## The problem:
Print all the data, keeping every line exactly as it is.

## Data extract:

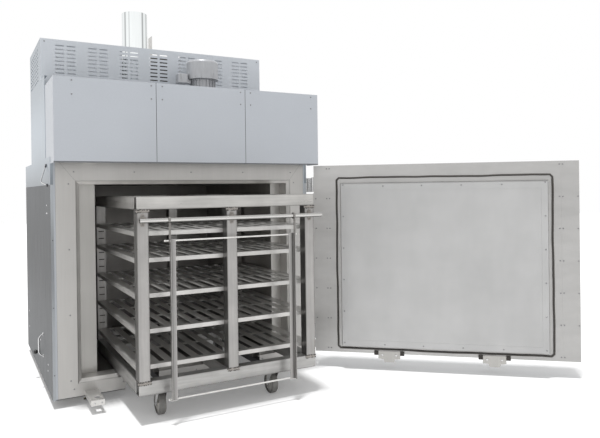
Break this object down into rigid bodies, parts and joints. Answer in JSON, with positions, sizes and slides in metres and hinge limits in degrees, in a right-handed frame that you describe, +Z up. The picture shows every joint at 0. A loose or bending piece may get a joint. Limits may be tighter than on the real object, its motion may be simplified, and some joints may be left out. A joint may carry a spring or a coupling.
{
  "type": "walk-in drying oven with trolley",
  "caption": "Front-loading industrial drying oven with an insulated swing door, a roof fan and exhaust pipe, and a shelved trolley that rolls in on floor tracks.",
  "frame": {"origin": "on the hall floor under the middle front levelling foot", "axes": "+X to the right seen from the front, +Y into the oven, +Z up"},
  "size_m": [4.0192, 3.4697, 3.212],
  "materials": {
    "grey_paint": "satin",
    "light_paint": "satin",
    "dark_paint": "satin",
    "motor_paint": "satin",
    "stainless": "brushed",
    "galvanised": "matt",
    "trolley_steel": "brushed",
    "bright_steel": "polished",
    "seal_rubber": "matt",
    "black_plastic": "matt",
    "tyre_rubber": "matt",
    "mineral_wool": "matt"
  },
  "bodies": {
    "oven_body": {"levelling_feet": "bright_steel", "base_frame": "dark_paint", "floor_blocks": "mineral_wool", "lower_side_panels": "grey_paint", "upper_side_panels": "light_paint", "rear_panel": "grey_paint", "roof_panel": "grey_paint", "front_frame": "stainless", "jamb_frame": "stainless", "chamber_liner": "galvanised", "wall_insulation": "mineral_wool", "air_baffle": "galvanised", "heater_bank": "bright_steel", "motor_stand": "dark_paint", "fan_motor": "motor_paint", "motor_cowl": "motor_paint", "terminal_box": "motor_paint", "fascia_panels": "light_paint", "fascia_returns": "light_paint", "fascia_frame": "galvanised", "enclosure_front": "light_paint", "enclosure_walls": "light_paint", "exhaust_pipe": "galvanised", "lashing_loops": "bright_steel", "hinge_brackets": "bright_steel", "hinge_pins": "bright_steel", "bow_handle": "bright_steel", "lock_keepers": "dark_paint", "body_screws": "bright_steel"},
    "trolley": {"cart_base": "trolley_steel", "cart_front_posts": "trolley_steel", "cart_rear_posts": "trolley_steel", "cart_top_frame": "trolley_steel", "shelves": "trolley_steel", "push_rail": "trolley_steel", "castor_heads": "bright_steel", "rear_castor_forks": "bright_steel"},
    "door": {"door_skin": "grey_paint", "door_edge_strips": "stainless", "door_plug": "stainless", "door_insulation": "mineral_wool", "door_gasket": "seal_rubber", "track_plates": "stainless", "track_seals": "seal_rubber", "hinge_leaves": "bright_steel", "rod_guides": "dark_paint", "door_screws": "bright_steel"},
    "drawbar": {"drawbar": "trolley_steel"},
    "castor_left": {"castor_fork_left": "bright_steel"},
    "castor_right": {"castor_fork_right": "bright_steel"},
    "wheel_front_left": {"wheel_front_left": "tyre_rubber"},
    "wheel_front_right": {"wheel_front_right": "tyre_rubber"},
    "wheel_rear_left": {"wheel_rear_left": "tyre_rubber"},
    "wheel_rear_right": {"wheel_rear_right": "tyre_rubber"},
    "fan": {"fan_rotor": "galvanised"},
    "damper": {"damper_flap": "galvanised"},
    "inlet_valve_knob": {"inlet_knob": "black_plastic"},
    "door_handle": {"lock_handle": "black_plastic"},
    "upper_rod": {"lock_rod_upper": "bright_steel"},
    "lower_rod": {"lock_rod_lower": "bright_steel"}
  },
  "joints": [
    {"name": "cart_slide", "type": "slide", "parent": "oven_body", "child": "trolley", "axis": [0, -1, 0], "range_m": [-0.85, 0.25]},
    {"name": "door_hinge", "type": "hinge", "parent": "oven_body", "child": "door", "pos_m": [1.1254, -0.1426, 0.967], "axis": [0, 0, 1], "range_deg": [-138.8, 41.2]},
    {"name": "drawbar_hinge", "type": "hinge", "parent": "trolley", "child": "drawbar", "pos_m": [0.077, -0.826, 1.39], "axis": [-1, 0, 0], "range_deg": [0, 95]},
    {"name": "castor_swivel_left", "type": "hinge", "parent": "trolley", "child": "castor_left", "pos_m": [-0.423, -0.633, 0.18], "axis": [0, 0, 1], "continuous": true},
    {"name": "castor_swivel_right", "type": "hinge", "parent": "trolley", "child": "castor_right", "pos_m": [0.459, -0.633, 0.18], "axis": [0, 0, 1], "continuous": true},
    {"name": "wheel_spin_front_left", "type": "hinge", "parent": "castor_left", "child": "wheel_front_left", "pos_m": [-0.423, -0.595, 0.08], "axis": [1, 0, 0], "continuous": true},
    {"name": "wheel_spin_front_right", "type": "hinge", "parent": "castor_right", "child": "wheel_front_right", "pos_m": [0.459, -0.595, 0.08], "axis": [1, 0, 0], "continuous": true},
    {"name": "wheel_spin_rear_left", "type": "hinge", "parent": "trolley", "child": "wheel_rear_left", "pos_m": [-0.423, 0.55, 0.08], "axis": [1, 0, 0], "continuous": true},
    {"name": "wheel_spin_rear_right", "type": "hinge", "parent": "trolley", "child": "wheel_rear_right", "pos_m": [0.459, 0.55, 0.08], "axis": [1, 0, 0], "continuous": true},
    {"name": "fan_spin", "type": "hinge", "parent": "oven_body", "child": "fan", "pos_m": [0.215, 0.19, 1.7], "axis": [0, 0, 1], "continuous": true},
    {"name": "damper_turn", "type": "hinge", "parent": "oven_body", "child": "damper", "pos_m": [-0.235, 0.74, 2.85], "axis": [1, 0, 0], "range_deg": [0, 90]},
    {"name": "knob_turn", "type": "hinge", "parent": "oven_body", "child": "inlet_valve_knob", "pos_m": [-1.075, 0.787, 0.225], "axis": [1, 0, 0], "range_deg": [-90, 0]},
    {"name": "handle_turn", "type": "hinge", "parent": "door", "child": "door_handle", "pos_m": [2.67619, -1.29107, 1.01], "axis": [0.6607, 0.7507, 0], "range_deg": [-90, 0]},
    {"name": "upper_rod_slide", "type": "slide", "parent": "door", "child": "upper_rod", "axis": [0, 0, 1], "range_m": [0, 0.06]},
    {"name": "lower_rod_slide", "type": "slide", "parent": "door", "child": "lower_rod", "axis": [0, 0, -1], "range_m": [0, 0.06]}
  ],
  "couplings": [
    {"joint": "door_hinge", "follows": "cart_slide", "rad_per_m": 2.847},
    {"joint": "upper_rod_slide", "follows": "handle_turn", "m_per_rad": -0.038159},
    {"joint": "lower_rod_slide", "follows": "handle_turn", "m_per_rad": -0.038159}
  ]
}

## Final answer:
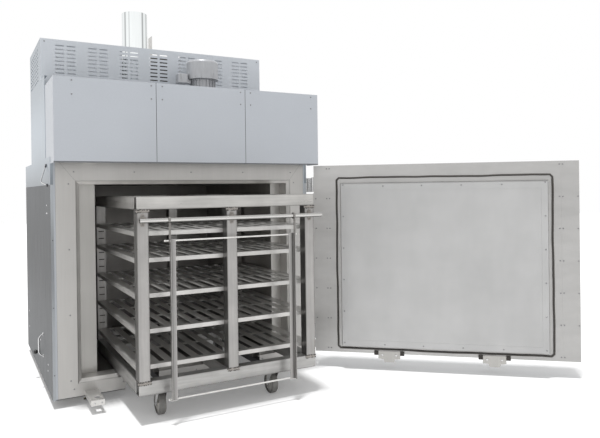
Break this object down into rigid bodies, parts and joints. Answer in JSON, with positions, sizes and slides in metres and hinge limits in degrees, in a right-handed frame that you describe, +Z up. The picture shows every joint at 0. A loose or bending piece may get a joint. Limits may be tighter than on the real object, its motion may be simplified, and some joints may be left out. A joint may carry a spring or a coupling.
{
  "type": "walk-in drying oven with trolley",
  "caption": "Front-loading industrial drying oven with an insulated swing door, a roof fan and exhaust pipe, and a shelved trolley that rolls in on floor tracks.",
  "frame": {"origin": "on the hall floor under the middle front levelling foot", "axes": "+X to the right seen from the front, +Y into the oven, +Z up"},
  "size_m": [4.0192, 3.4697, 3.212],
  "materials": {
    "grey_paint": "satin",
    "light_paint": "satin",
    "dark_paint": "satin",
    "motor_paint": "satin",
    "stainless": "brushed",
    "galvanised": "matt",
    "trolley_steel": "brushed",
    "bright_steel": "polished",
    "seal_rubber": "matt",
    "black_plastic": "matt",
    "tyre_rubber": "matt",
    "mineral_wool": "matt"
  },
  "bodies": {
    "oven_body": {"levelling_feet": "bright_steel", "base_frame": "dark_paint", "floor_blocks": "mineral_wool", "lower_side_panels": "grey_paint", "upper_side_panels": "light_paint", "rear_panel": "grey_paint", "roof_panel": "grey_paint", "front_frame": "stainless", "jamb_frame": "stainless", "chamber_liner": "galvanised", "wall_insulation": "mineral_wool", "air_baffle": "galvanised", "heater_bank": "bright_steel", "motor_stand": "dark_paint", "fan_motor": "motor_paint", "motor_cowl": "motor_paint", "terminal_box": "motor_paint", "fascia_panels": "light_paint", "fascia_returns": "light_paint", "fascia_frame": "galvanised", "enclosure_front": "light_paint", "enclosure_walls": "light_paint", "exhaust_pipe": "galvanised", "lashing_loops": "bright_steel", "hinge_brackets": "bright_steel", "hinge_pins": "bright_steel", "bow_handle": "bright_steel", "lock_keepers": "dark_paint", "body_screws": "bright_steel"},
    "trolley": {"cart_base": "trolley_steel", "cart_front_posts": "trolley_steel", "cart_rear_posts": "trolley_steel", "cart_top_frame": "trolley_steel", "shelves": "trolley_steel", "push_rail": "trolley_steel", "castor_heads": "bright_steel", "rear_castor_forks": "bright_steel"},
    "door": {"door_skin": "grey_paint", "door_edge_strips": "stainless", "door_plug": "stainless", "door_insulation": "mineral_wool", "door_gasket": "seal_rubber", "track_plates": "stainless", "track_seals": "seal_rubber", "hinge_leaves": "bright_steel", "rod_guides": "dark_paint", "door_screws": "bright_steel"},
    "drawbar": {"drawbar": "trolley_steel"},
    "castor_left": {"castor_fork_left": "bright_steel"},
    "castor_right": {"castor_fork_right": "bright_steel"},
    "wheel_front_left": {"wheel_front_left": "tyre_rubber"},
    "wheel_front_right": {"wheel_front_right": "tyre_rubber"},
    "wheel_rear_left": {"wheel_rear_left": "tyre_rubber"},
    "wheel_rear_right": {"wheel_rear_right": "tyre_rubber"},
    "fan": {"fan_rotor": "galvanised"},
    "damper": {"damper_flap": "galvanised"},
    "inlet_valve_knob": {"inlet_knob": "black_plastic"},
    "door_handle": {"lock_handle": "black_plastic"},
    "upper_rod": {"lock_rod_upper": "bright_steel"},
    "lower_rod": {"lock_rod_lower": "bright_steel"}
  },
  "joints": [
    {"name": "cart_slide", "type": "slide", "parent": "oven_body", "child": "trolley", "axis": [0, -1, 0], "range_m": [-0.85, 0.25]},
    {"name": "door_hinge", "type": "hinge", "parent": "oven_body", "child": "door", "pos_m": [1.1254, -0.1426, 0.967], "axis": [0, 0, 1], "range_deg": [-138.8, 41.2]},
    {"name": "drawbar_hinge", "type": "hinge", "parent": "trolley", "child": "drawbar", "pos_m": [0.077, -0.826, 1.39], "axis": [-1, 0, 0], "range_deg": [0, 95]},
    {"name": "castor_swivel_left", "type": "hinge", "parent": "trolley", "child": "castor_left", "pos_m": [-0.423, -0.633, 0.18], "axis": [0, 0, 1], "continuous": true},
    {"name": "castor_swivel_right", "type": "hinge", "parent": "trolley", "child": "castor_right", "pos_m": [0.459, -0.633, 0.18], "axis": [0, 0, 1], "continuous": true},
    {"name": "wheel_spin_front_left", "type": "hinge", "parent": "castor_left", "child": "wheel_front_left", "pos_m": [-0.423, -0.595, 0.08], "axis": [1, 0, 0], "continuous": true},
    {"name": "wheel_spin_front_right", "type": "hinge", "parent": "castor_right", "child": "wheel_front_right", "pos_m": [0.459, -0.595, 0.08], "axis": [1, 0, 0], "continuous": true},
    {"name": "wheel_spin_rear_left", "type": "hinge", "parent": "trolley", "child": "wheel_rear_left", "pos_m": [-0.423, 0.55, 0.08], "axis": [1, 0, 0], "continuous": true},
    {"name": "wheel_spin_rear_right", "type": "hinge", "parent": "trolley", "child": "wheel_rear_right", "pos_m": [0.459, 0.55, 0.08], "axis": [1, 0, 0], "continuous": true},
    {"name": "fan_spin", "type": "hinge", "parent": "oven_body", "child": "fan", "pos_m": [0.215, 0.19, 1.7], "axis": [0, 0, 1], "continuous": true},
    {"name": "damper_turn", "type": "hinge", "parent": "oven_body", "child": "damper", "pos_m": [-0.235, 0.74, 2.85], "axis": [1, 0, 0], "range_deg": [0, 90]},
    {"name": "knob_turn", "type": "hinge", "parent": "oven_body", "child": "inlet_valve_knob", "pos_m": [-1.075, 0.787, 0.225], "axis": [1, 0, 0], "range_deg": [-90, 0]},
    {"name": "handle_turn", "type": "hinge", "parent": "door", "child": "door_handle", "pos_m": [2.67619, -1.29107, 1.01], "axis": [0.6607, 0.7507, 0], "range_deg": [-90, 0]},
    {"name": "upper_rod_slide", "type": "slide", "parent": "door", "child": "upper_rod", "axis": [0, 0, 1], "range_m": [0, 0.06]},
    {"name": "lower_rod_slide", "type": "slide", "parent": "door", "child": "lower_rod", "axis": [0, 0, -1], "range_m": [0, 0.06]}
  ],
  "couplings": [
    {"joint": "door_hinge", "follows": "cart_slide", "rad_per_m": 2.847},
    {"joint": "upper_rod_slide", "follows": "handle_turn", "m_per_rad": -0.038159},
    {"joint": "lower_rod_slide", "follows": "handle_turn", "m_per_rad": -0.038159}
  ]
}